HAYNES JOHNSON: Well, I don't think it's going to be decisive, Jim, but I do think it's an impression that's very very important in how people ultimately judge this. Walter Lippman had that great phrase, we're all captives of the pictures in our heads. We think the world that we see is the world that really is, and it isn't. But we all have impressions of Bill Clinton and we know about his trimming on legalisms and, as Paul says, the business of not being alone, is oral sex not sex or all these questions we've gone through but I think it also is going to be very, very tough now. This may harden positions on either side. Those that are sympathetic to the president will say, this is not an impeachable offense; this is not high crime or misdemeanor; this is not what Alexander Hamilton was talking about, or what the founders were talking about when they debated the impeachment clause and put it in the Constitution 211 years ago, so I think we're right in the middle on this one.
JIM LEHRER: Tom, there was also excuse me I know you're about to say something and I'm going to prevent you from saying it by asking you another question but there also in the buildup, there was a lot of talk about potential backlash against the Congress, against Starr for all of this. Do you perceive that happening?
TOM OLIPHANT: Zippo on the prosecutors. The questions are understandable. Zippo on maybe a little on Congress because of the buildup, but what I think is certain now is that the odds of another appearance by the president have gone up greatly. There was a trial balloon floated around here yesterday to the effect that the president ought to go up to the House Judiciary Committee and do this in front of the people who initially will decide his fate. The people in the White House close to the president who believe he should do that have had their case strengthened immeasurably by what happened today.

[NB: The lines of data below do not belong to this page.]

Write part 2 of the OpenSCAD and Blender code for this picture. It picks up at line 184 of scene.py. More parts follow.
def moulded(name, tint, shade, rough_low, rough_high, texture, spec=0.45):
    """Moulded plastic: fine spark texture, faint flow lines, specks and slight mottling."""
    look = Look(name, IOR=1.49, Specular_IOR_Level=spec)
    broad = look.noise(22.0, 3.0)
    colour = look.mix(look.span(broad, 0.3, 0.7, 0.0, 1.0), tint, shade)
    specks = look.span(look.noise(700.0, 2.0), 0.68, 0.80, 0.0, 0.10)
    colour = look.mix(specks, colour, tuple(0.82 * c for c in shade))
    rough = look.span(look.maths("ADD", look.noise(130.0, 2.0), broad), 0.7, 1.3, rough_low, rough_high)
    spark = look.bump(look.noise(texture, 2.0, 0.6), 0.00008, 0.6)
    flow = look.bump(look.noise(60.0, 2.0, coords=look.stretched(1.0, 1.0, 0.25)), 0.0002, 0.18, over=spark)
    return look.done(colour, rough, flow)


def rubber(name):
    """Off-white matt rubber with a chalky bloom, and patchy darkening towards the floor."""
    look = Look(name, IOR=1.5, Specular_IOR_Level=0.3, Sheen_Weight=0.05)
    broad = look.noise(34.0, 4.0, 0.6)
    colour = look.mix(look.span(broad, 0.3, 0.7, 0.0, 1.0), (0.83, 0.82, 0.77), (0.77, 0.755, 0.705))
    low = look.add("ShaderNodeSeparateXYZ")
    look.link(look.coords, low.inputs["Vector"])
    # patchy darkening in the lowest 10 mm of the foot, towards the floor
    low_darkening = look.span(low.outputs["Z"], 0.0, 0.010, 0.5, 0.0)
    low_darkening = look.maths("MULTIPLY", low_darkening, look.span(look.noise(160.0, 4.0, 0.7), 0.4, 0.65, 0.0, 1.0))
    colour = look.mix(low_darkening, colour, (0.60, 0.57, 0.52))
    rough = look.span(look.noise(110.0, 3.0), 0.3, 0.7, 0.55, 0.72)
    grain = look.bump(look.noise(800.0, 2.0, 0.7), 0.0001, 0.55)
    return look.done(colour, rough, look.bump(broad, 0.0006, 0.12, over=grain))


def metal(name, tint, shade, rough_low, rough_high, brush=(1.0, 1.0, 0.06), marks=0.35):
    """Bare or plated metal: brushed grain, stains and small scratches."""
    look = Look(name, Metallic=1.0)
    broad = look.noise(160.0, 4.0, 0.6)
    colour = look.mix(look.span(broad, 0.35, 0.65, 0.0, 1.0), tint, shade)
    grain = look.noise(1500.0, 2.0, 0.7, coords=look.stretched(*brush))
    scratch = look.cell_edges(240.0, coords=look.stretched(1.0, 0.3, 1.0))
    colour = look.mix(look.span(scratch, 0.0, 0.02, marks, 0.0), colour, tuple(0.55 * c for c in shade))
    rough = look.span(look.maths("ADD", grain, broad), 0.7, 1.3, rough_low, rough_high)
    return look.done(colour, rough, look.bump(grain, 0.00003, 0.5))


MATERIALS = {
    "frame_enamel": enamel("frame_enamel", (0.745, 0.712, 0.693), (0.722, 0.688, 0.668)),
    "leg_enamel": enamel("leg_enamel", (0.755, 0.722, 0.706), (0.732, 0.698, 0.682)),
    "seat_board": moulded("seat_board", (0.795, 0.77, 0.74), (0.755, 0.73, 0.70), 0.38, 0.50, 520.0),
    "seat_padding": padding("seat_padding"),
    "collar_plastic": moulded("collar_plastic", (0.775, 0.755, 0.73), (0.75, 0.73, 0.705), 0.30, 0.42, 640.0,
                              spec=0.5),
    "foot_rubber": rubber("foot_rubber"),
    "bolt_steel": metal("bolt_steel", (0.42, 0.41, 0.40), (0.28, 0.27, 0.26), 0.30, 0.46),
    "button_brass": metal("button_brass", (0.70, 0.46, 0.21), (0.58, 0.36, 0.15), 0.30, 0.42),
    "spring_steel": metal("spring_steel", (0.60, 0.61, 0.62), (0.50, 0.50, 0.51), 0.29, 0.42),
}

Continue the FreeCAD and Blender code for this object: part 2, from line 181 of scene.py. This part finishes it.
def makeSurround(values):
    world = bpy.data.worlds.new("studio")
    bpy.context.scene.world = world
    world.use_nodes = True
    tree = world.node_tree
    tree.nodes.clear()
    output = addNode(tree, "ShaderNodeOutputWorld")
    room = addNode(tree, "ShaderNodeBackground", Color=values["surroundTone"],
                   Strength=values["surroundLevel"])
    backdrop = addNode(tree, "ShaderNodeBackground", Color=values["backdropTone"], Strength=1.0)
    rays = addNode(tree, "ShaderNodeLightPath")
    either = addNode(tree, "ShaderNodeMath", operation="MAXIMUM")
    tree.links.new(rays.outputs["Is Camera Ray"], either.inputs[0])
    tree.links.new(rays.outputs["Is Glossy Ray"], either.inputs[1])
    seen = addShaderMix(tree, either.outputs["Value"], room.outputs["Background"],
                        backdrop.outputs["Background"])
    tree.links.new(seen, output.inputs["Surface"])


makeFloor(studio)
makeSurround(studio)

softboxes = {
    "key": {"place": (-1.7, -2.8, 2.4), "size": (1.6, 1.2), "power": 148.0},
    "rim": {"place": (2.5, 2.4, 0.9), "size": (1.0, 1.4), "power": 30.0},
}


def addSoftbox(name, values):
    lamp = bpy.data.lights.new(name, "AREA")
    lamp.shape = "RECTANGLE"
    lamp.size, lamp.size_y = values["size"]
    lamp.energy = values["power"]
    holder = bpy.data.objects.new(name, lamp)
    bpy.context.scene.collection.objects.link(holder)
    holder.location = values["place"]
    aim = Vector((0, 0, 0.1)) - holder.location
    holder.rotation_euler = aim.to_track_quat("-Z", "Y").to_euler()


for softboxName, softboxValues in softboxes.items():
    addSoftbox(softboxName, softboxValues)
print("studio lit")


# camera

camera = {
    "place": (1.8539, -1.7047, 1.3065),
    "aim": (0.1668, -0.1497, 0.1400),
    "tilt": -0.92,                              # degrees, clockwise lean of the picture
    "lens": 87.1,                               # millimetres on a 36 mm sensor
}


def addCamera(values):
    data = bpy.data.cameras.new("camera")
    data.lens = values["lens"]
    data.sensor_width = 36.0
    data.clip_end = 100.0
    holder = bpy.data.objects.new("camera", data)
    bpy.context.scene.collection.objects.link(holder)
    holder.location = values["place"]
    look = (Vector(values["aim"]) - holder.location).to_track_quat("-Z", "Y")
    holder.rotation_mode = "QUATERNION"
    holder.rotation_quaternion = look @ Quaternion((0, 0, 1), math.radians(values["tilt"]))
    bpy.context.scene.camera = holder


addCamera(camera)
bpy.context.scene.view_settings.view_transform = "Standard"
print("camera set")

JIM LEHRER: And do it before
TOM OLIPHANT: Absolutely.
JIM LEHRER: I mean, right tomorrow?
TOM OLIPHANT: Almost like demand it. I'm coming up whenever you want.
HAYNES JOHNSON: What's stunning about where we are this is the video electronic agethis is all playing out before talking about images, impressions and whatever you see is going to be played out in television, and it's going to be in the living rooms of America, and this will be decided passing on to the Congress.
JIM LEHRER: All right. Joan Hoff, gentlemen, thank you very much.